Films by Filmmaker
Marlene Booth
Marlene Booth is an award-winning filmmaker and lecturer in film at the University of Hawaii, who has worked in film since 1975, both as an independent filmmaker for her own production company, Raphael Films, and for public television station WGBH-TV in Boston. She has produced and directed several major documentary films screened on PBS, at national and international film festivals, and in classrooms nationwide. Her major films include: Pidgin: the voice of Hawaii (2009), Yidl in the Middle: Growing Up Jewish in Iowa (1999), When I Was 14: A Survivor Remembers,(1995), The Double Burden: Three Generations of Working Mothers, (1992), The Forward: From Immigrants to Americans, (1989), Orange Line Symphony, (1987), Raananah: A World of Our Own, (1981), and They Had a Dream: Brown v.

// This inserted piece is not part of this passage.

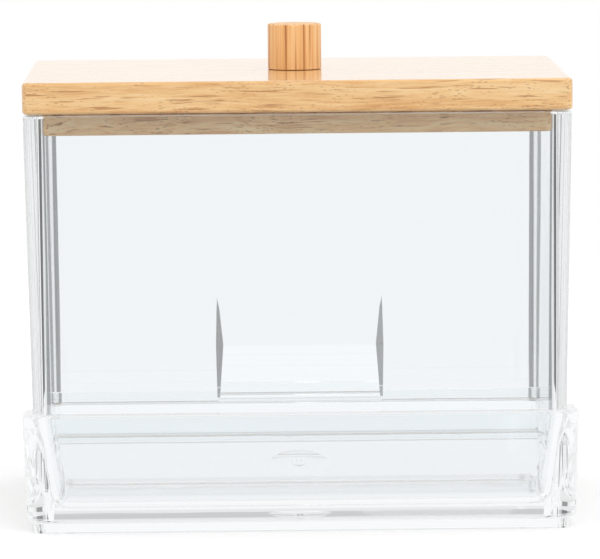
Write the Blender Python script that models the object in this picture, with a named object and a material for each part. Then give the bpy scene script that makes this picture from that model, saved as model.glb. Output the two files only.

Board of Education Twenty-five Years Later, (1980). Among Ms. Booth's awards is the Cine Golden Eagle, an Emmy nomination, a Bronze Apple from the National Educational Film and Video Festival, and Outstanding Independent Film at the New England Film & Video Festival. Her films were selected for screening at the Margaret Mead Film Festival, the Atlanta Film/Video Festival, Cinema du Reel in Paris, and Jewish Film Festivals in San Francisco, Boston, London and Moscow. She has received funding for her films from, among other places, the Iowa Humanities Board, the National Endowment for the Humanities, the Massachusetts Humanities Foundation, the Massachusetts Cultural Council, and the National Endowment for the Arts through the New England Regional Fellowships. Ms. Booth was born and raised in Des Moines, Iowa. She received a B.A. in Comparative Literature from Beloit College in 1970 and an M.F.A. in film from Yale University in 1975. She was a fellow at the Bunting Institute of Radcliffe College for the academic year 1985-86.